▸ Problem to solve
Below are records; count the lines in them that hold "joints" and give only the count.

======== Supplied records

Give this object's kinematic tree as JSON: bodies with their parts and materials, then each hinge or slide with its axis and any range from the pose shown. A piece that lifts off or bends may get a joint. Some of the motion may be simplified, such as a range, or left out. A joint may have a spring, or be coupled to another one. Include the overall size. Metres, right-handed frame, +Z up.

================
======== Supplied records

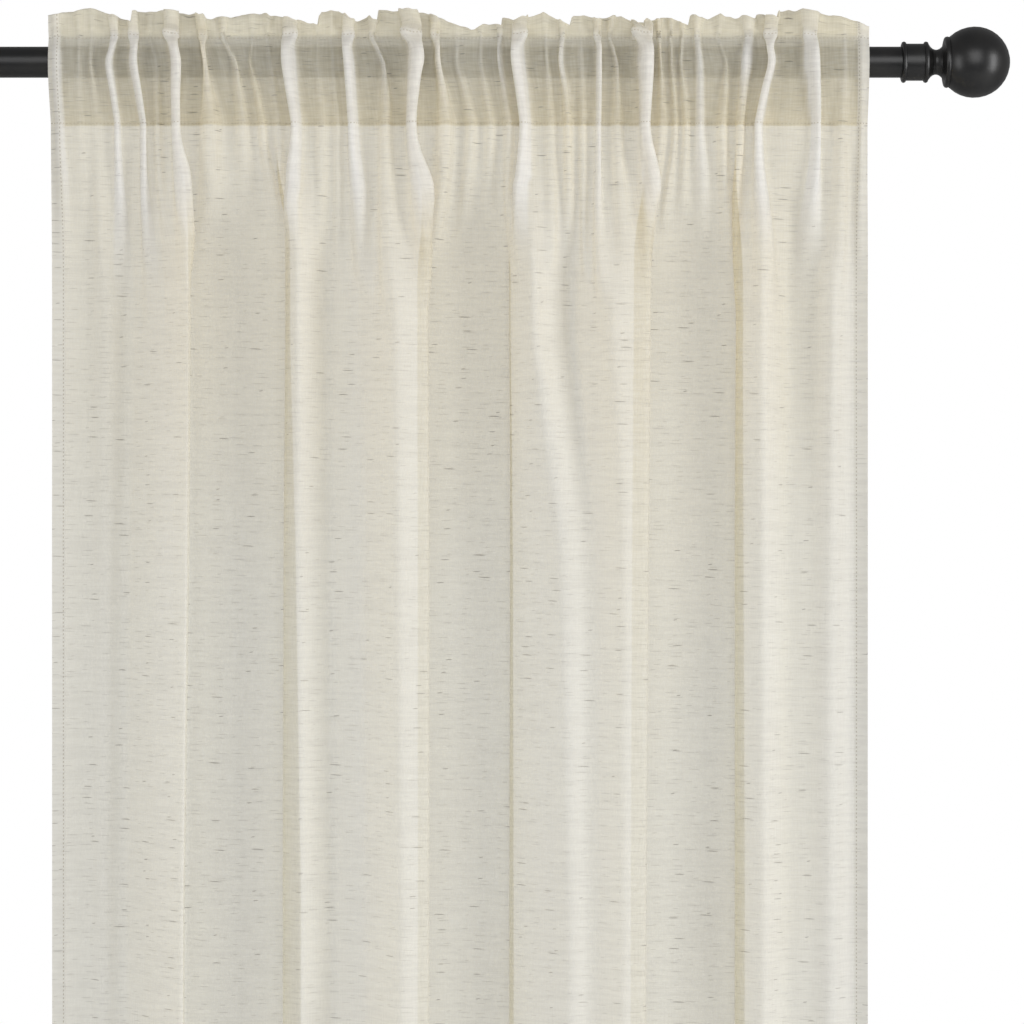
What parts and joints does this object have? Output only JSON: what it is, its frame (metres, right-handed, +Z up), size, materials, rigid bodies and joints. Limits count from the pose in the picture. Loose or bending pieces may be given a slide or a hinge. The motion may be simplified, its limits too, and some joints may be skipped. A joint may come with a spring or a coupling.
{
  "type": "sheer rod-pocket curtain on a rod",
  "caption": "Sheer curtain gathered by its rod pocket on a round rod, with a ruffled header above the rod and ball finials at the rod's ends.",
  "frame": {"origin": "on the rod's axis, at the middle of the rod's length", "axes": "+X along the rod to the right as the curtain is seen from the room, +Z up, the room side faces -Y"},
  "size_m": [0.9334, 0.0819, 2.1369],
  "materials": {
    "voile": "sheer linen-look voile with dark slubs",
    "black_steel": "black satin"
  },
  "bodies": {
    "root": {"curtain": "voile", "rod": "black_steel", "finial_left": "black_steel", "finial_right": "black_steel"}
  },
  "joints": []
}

================

▸ Full answer
2